Guernica Magazine

Estranged Modernisms

Drawing out the personal, historical, and the philosophical, a new translation of Yi Sang’s work edited by Don Mee Choi offers an original look at a classic writer.
"Crow's Eye View" Poems No. 4 & 5, as originally published in 1934

Stories that explain why the experimental writer Kim Hae-gyeong chose the pen name “Yi Sang” abound. Fellow avant-garde writer Park Taewon claimed that a Japanese supervisor had mistakenly called him “Mr. Lee” (Ri-san in Japanese), and Kim took up the name as a joke.
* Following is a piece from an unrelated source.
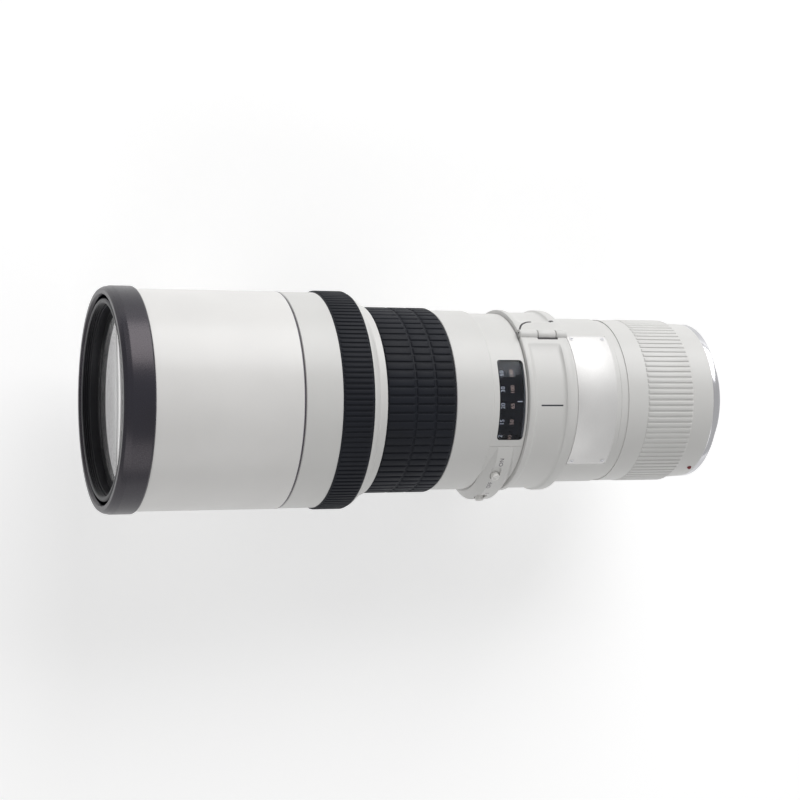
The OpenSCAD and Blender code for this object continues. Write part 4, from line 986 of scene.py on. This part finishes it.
def make_name_plate():
    """Bare curved plate, held by four small screws; no lettering."""
    s0, s1 = rear_s("name_plate"), front_s("name_plate")
    top, half_angle, corner, depth, edge = 34.9, 49.85, 1.2, 0.6, 0.12
    half = math.radians(half_angle) * top
    plate = patch("name_plate_fine", 90.0, half, s0, s1, corner, plate_layers(top, depth, edge))
    dress(plate, "barrel", "plate", ["name_plate"])


def small_mark(name, angle, half, s0, s1, corner, bottom, top):
    """A mark round the lens, its faces at the radii bottom and top."""
    return patch(name, angle, half, s0, s1, corner, [(bottom, 0.0), (top, 0.0)], columns=4)


def make_marks():
    """Index line of the collar, the dial's pointer, and painted shade where parts meet.

    The painted shade is dark lines and rings in the gaps, a dark dot for the hinge pin's hole
    and a dark coat on the rear edge of the hood, which lies just over its paint.
    """
    floor = COLLAR_R - RECESS
    line = small_mark("index_line", angle=86.6, half=0.3, s0=73.7, s1=83.5, corner=0.05,
                      bottom=floor - 0.1, top=floor + 0.02)
    dress(line, "collar_upper", "black_plastic", material="ink")
    # Dark lines of painted shade along the gaps round the hinge
    for name, body, points, width in SEAM_SHADE_LINES:
        dress(stroke(name, points, width, COLLAR_R), body, "black_plastic", material="seam")
    # A dark dot of painted shade stands for the hinge pin's hole
    pin = small_mark("pin_hole_shade", angle=136.2, half=0.4, s0=86.3, s1=87.0, corner=0.3,
                     bottom=39.1, top=39.33)
    dress(pin, "collar_upper", "black_plastic", material="seam")
    pointer = small_mark("dial_pointer", angle=89.0, half=0.18, s0=91.2, s1=93.4, corner=0.1,
                         bottom=35.16, top=35.2)
    dress(pointer, "barrel", "white_plastic", material="white_ink")
    # Dark rings of painted shade in the gaps of the barrel
    for name, s0, s1, inner, outer in GAP_SHADE_RINGS:
        ring = lathe(name, [(s0, inner), (s0, outer), (s1, outer), (s1, inner)])
        dress(ring, "barrel", "black_plastic", material="seam")
    # The hood's rear edge gets a dark grey coat: painted shade that widens the seam behind the
    # hood
    rear, r = rear_s("hood_tube") - 0.01, outer_r("hood_tube") + 0.012
    front, low, fillet = rear + 0.5, r - 0.7, 0.45
    edge = lathe("hood_edge_shade", rounded([
        (rear, low, 0.0), (rear, r, fillet), (front, r, 0.0), (front, low, 0.0)]))
    dress(edge, "hood", "black_plastic", material="grey_ink_and_shade")


# Camera, floor and light

def make_camera():
    """Looks down at the top of the lens, from ahead of it, as the photograph does."""
    data = bpy.data.cameras.new("camera")
    data.lens, data.sensor_width = CAMERA_LENS, SENSOR_WIDTH
    data.clip_start, data.clip_end = 0.01, 50.0
    camera = bpy.data.objects.new("camera", data)
    axes = Matrix((CAMERA_RIGHT, CAMERA_UP, CAMERA_BACK)).transposed()
    camera.matrix_world = Matrix.Translation(CAMERA_PLACE) @ axes.to_4x4()
    bpy.context.scene.collection.objects.link(camera)
    bpy.context.scene.camera = camera


def seen_directly(mat):
    """1 for camera, glossy and transmission rays, otherwise 0."""
    path = add_node(mat, "ShaderNodeLightPath")
    either = add_node(mat, "ShaderNodeMath", operation="MAXIMUM")
    wire(mat, path, "Is Camera Ray", either, 0)
    wire(mat, path, "Is Glossy Ray", either, 1)
    any_of = add_node(mat, "ShaderNodeMath", operation="MAXIMUM")
    wire(mat, either, "Value", any_of, 0)
    wire(mat, path, "Is Transmission Ray", any_of, 1)
    return any_of


def floor_material():
    """A pale surface that keeps the shadow, with a glow that grows away from the lens."""
    mat = bpy.data.materials.new("floor")
    mat.use_nodes = True
    mat.node_tree.nodes.clear()
    diffuse = add_node(mat, "ShaderNodeBsdfDiffuse", Color=FLOOR_COLOR)
    coords = add_node(mat, "ShaderNodeTexCoord")
    reach = add_node(mat, "ShaderNodeVectorMath", operation="LENGTH")
    wire(mat, coords, "Object", reach, 0)
    near, far = GLOW_REACH
    spread = add_node(mat, "ShaderNodeMapRange", interpolation_type="SMOOTHSTEP", From_Min=near,
                      From_Max=far, To_Min=FLOOR_GLOW, To_Max=FAR_GLOW)
    wire(mat, reach, "Value", spread, "Value")
    shown = add_node(mat, "ShaderNodeMath", operation="MULTIPLY")
    wire(mat, seen_directly(mat), "Value", shown, 0)
    wire(mat, spread, "Result", shown, 1)
    glow = add_node(mat, "ShaderNodeEmission")
    wire(mat, shown, "Value", glow, "Strength")
    both = add_node(mat, "ShaderNodeAddShader")
    wire(mat, diffuse, "BSDF", both, 0)
    wire(mat, glow, "Emission", both, 1)
    wire(mat, both, "Shader", add_node(mat, "ShaderNodeOutputMaterial"), "Surface")
    return mat


def make_floor():
    """Pale floor under the foot; it shows white to the camera and keeps the shadow."""
    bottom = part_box("collar_lower")[0][2]
    bm = bmesh.new()
    bmesh.ops.create_grid(bm, x_segments=2, y_segments=2, size=FLOOR_HALF)
    mesh = bpy.data.meshes.new("floor")
    bm.to_mesh(mesh)
    bm.free()
    floor = bpy.data.objects.new("floor", mesh)
    floor.location = (MIDDLE[0], MIDDLE[1], bottom - FLOOR_DROP)
    bpy.context.scene.collection.objects.link(floor)
    mesh.materials.append(floor_material())


def area_light(name, place, size, power):
    """A rectangular lamp that looks at the middle of the lens."""
    data = bpy.data.lights.new(name, "AREA")
    data.shape = "RECTANGLE"
    data.size, data.size_y = size
    data.energy = power
    lamp = bpy.data.objects.new(name, data)
    aim = (Vector(MIDDLE) - Vector(place)).to_track_quat("-Z", "Y")
    lamp.matrix_world = Matrix.Translation(place) @ aim.to_matrix().to_4x4()
    bpy.context.scene.collection.objects.link(lamp)


def make_light():
    """Two lamps, and a white world that is dimmer as light and in reflections."""
    area_light("key", KEY_PLACE, KEY_SIZE, KEY_POWER)
    area_light("fill", FILL_PLACE, FILL_SIZE, FILL_POWER)
    world = bpy.data.worlds.new("world")
    bpy.context.scene.world = world
    world.use_nodes = True
    background = world.node_tree.nodes["Background"]
    background.inputs["Color"].default_value = (1.0, 1.0, 1.0, 1.0)
    path = add_node(world, "ShaderNodeLightPath")
    mirrored = add_node(world, "ShaderNodeMapRange", To_Min=AMBIENT, To_Max=MIRRORED)
    wire(world, path, "Is Glossy Ray", mirrored, "Value")
    strength = add_node(world, "ShaderNodeMapRange", To_Max=BACKDROP)
    wire(world, mirrored, "Result", strength, "To Min")
    wire(world, path, "Is Camera Ray", strength, "Value")
    wire(world, strength, "Result", background, "Strength")


# All together

dress_cad_nodes()
make_hood()
make_front_group()
make_glass()
make_ridged_ring()
make_shoulder()
make_focus_grip()
make_centre_barrel()
make_rear_ribs()
make_window()
make_switches()
make_collar()
make_name_plate()
make_marks()
make_camera()
make_floor()
make_light()
bpy.context.scene.view_settings.view_transform = "Standard"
Kwon Youngmin, a scholar of Yi Sang’s works, thinks he took the name in honor of a plumwood brush box his painter friend (and possibly lover) Gu Bon-woong gave him as a gift in college: the characters for “plum box,” 李箱, look like a proper name, Yi Sang. Those syllables are also homophones for the words “strange” (異常), “ideal” (理想), and “more than” (以上). Each origin story suits Yi Sang’s writings differently. His multilingual wordplay and untrammeled experimentation are certainly strange, highly conceptual, and always interested in : more than reality, more than language, more than the present had to offer during his short life and troubled times.